━━ Collected data ━━
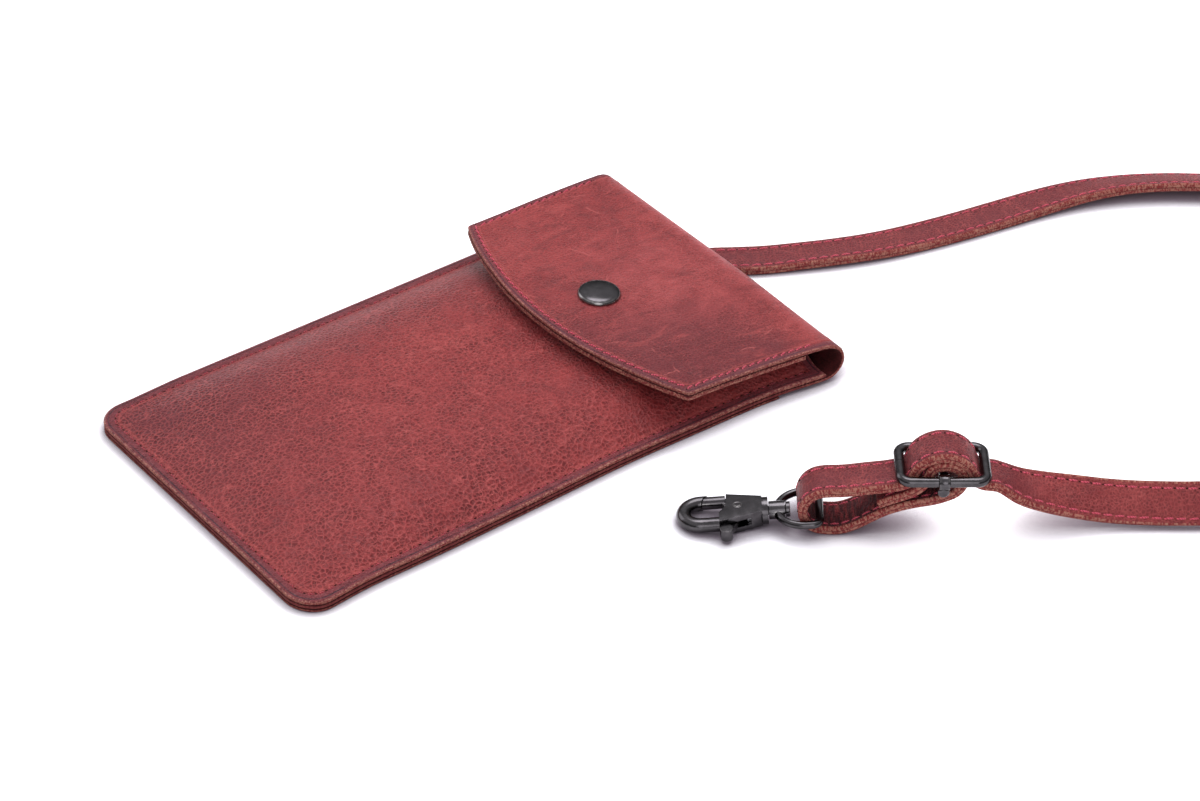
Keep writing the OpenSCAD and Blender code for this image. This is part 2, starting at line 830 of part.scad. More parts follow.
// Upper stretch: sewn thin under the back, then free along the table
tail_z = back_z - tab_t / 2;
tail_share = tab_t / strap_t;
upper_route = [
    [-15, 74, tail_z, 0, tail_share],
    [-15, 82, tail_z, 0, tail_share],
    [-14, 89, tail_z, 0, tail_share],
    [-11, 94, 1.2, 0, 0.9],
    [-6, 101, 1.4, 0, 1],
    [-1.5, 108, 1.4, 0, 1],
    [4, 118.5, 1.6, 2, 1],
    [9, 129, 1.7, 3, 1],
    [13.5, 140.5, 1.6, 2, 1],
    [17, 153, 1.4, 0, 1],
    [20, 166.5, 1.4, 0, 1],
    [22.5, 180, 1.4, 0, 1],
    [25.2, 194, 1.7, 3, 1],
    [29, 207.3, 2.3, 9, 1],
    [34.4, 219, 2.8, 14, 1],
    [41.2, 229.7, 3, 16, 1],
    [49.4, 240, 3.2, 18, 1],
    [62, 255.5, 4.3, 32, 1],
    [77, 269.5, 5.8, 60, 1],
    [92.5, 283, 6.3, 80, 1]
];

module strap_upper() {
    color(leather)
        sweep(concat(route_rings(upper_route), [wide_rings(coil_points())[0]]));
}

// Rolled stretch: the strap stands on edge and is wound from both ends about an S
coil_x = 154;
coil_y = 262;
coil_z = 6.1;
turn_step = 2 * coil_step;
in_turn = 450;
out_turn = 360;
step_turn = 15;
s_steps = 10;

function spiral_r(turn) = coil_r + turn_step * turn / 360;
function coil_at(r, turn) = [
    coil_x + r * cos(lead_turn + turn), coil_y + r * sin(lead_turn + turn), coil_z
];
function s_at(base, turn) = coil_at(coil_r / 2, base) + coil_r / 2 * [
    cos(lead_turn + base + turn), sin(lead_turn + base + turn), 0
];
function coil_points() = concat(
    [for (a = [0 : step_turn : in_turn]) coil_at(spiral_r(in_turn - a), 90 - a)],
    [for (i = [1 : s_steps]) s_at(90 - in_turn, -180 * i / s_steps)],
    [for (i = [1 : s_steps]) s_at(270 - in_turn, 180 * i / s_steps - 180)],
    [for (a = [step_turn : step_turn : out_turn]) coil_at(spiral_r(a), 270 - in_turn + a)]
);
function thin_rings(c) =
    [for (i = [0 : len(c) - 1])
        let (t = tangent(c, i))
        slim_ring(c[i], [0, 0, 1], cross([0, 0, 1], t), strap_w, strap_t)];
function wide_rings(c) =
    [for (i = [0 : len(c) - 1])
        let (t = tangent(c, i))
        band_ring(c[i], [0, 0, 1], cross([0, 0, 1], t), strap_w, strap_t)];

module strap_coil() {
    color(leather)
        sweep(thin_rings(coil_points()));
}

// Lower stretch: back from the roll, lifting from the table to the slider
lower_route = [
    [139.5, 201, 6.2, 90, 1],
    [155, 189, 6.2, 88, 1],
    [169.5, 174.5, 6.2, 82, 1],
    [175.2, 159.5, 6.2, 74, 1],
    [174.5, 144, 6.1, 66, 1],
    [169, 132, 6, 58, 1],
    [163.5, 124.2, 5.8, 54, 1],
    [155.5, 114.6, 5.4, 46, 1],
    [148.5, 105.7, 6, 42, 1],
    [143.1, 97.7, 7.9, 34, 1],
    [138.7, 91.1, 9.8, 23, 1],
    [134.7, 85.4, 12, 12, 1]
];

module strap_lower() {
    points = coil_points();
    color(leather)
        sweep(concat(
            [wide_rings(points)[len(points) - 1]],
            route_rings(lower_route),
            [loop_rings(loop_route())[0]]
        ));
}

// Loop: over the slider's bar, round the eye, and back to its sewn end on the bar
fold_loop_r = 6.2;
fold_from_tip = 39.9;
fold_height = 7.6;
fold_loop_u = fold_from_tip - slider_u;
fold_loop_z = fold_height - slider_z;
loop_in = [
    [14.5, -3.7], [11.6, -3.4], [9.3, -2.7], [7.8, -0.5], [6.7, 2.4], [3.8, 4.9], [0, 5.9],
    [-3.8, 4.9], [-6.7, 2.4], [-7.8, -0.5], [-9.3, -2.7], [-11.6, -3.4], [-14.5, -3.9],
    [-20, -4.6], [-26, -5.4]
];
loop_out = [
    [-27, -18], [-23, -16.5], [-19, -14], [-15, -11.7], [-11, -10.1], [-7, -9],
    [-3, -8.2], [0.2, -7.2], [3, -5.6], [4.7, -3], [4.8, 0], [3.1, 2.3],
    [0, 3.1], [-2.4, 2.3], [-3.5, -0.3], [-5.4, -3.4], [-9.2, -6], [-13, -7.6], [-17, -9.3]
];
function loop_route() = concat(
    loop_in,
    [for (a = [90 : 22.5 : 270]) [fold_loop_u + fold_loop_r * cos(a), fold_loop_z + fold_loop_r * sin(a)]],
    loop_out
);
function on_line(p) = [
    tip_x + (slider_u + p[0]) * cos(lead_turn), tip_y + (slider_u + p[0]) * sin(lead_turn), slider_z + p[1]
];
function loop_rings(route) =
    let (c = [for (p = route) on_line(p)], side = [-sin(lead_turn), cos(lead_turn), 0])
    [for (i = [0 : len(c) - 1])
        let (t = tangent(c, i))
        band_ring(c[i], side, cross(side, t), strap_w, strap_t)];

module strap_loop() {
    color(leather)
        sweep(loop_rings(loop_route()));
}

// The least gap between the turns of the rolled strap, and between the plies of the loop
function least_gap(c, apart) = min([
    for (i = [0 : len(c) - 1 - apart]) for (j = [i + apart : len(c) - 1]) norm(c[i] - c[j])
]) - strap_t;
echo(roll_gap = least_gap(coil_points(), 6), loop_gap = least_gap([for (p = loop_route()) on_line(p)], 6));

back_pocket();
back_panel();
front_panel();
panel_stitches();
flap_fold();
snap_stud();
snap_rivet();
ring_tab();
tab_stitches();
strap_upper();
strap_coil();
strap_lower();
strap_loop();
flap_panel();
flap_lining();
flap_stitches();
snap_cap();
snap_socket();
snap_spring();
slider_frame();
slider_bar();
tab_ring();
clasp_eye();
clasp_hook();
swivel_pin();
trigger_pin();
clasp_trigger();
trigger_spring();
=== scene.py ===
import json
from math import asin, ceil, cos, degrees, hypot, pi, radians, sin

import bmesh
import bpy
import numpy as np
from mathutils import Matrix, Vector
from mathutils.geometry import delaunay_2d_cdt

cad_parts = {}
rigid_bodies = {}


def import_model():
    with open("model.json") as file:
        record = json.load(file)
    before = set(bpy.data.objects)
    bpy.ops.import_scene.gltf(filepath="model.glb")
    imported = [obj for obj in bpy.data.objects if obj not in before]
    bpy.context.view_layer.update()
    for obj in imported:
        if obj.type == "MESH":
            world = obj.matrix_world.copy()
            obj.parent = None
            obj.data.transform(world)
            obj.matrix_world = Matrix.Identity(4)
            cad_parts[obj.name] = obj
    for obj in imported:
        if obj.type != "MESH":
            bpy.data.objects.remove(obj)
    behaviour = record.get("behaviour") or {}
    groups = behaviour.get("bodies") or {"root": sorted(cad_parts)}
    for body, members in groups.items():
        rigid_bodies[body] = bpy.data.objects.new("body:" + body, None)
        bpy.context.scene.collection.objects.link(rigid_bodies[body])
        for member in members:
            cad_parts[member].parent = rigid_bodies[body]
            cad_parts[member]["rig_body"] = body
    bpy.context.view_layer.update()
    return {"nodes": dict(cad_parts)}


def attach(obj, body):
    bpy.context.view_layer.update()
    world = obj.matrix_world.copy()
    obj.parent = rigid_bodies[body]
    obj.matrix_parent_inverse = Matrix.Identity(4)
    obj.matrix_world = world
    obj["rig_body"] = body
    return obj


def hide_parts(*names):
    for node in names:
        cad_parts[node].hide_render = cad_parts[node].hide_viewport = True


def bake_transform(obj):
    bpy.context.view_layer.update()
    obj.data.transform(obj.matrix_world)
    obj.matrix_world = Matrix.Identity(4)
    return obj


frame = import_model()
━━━
Task instructions:
Check the data for the word "copy" and pull out the lines that have it.

Exercise answer:
            world = obj.matrix_world.copy()
    world = obj.matrix_world.copy()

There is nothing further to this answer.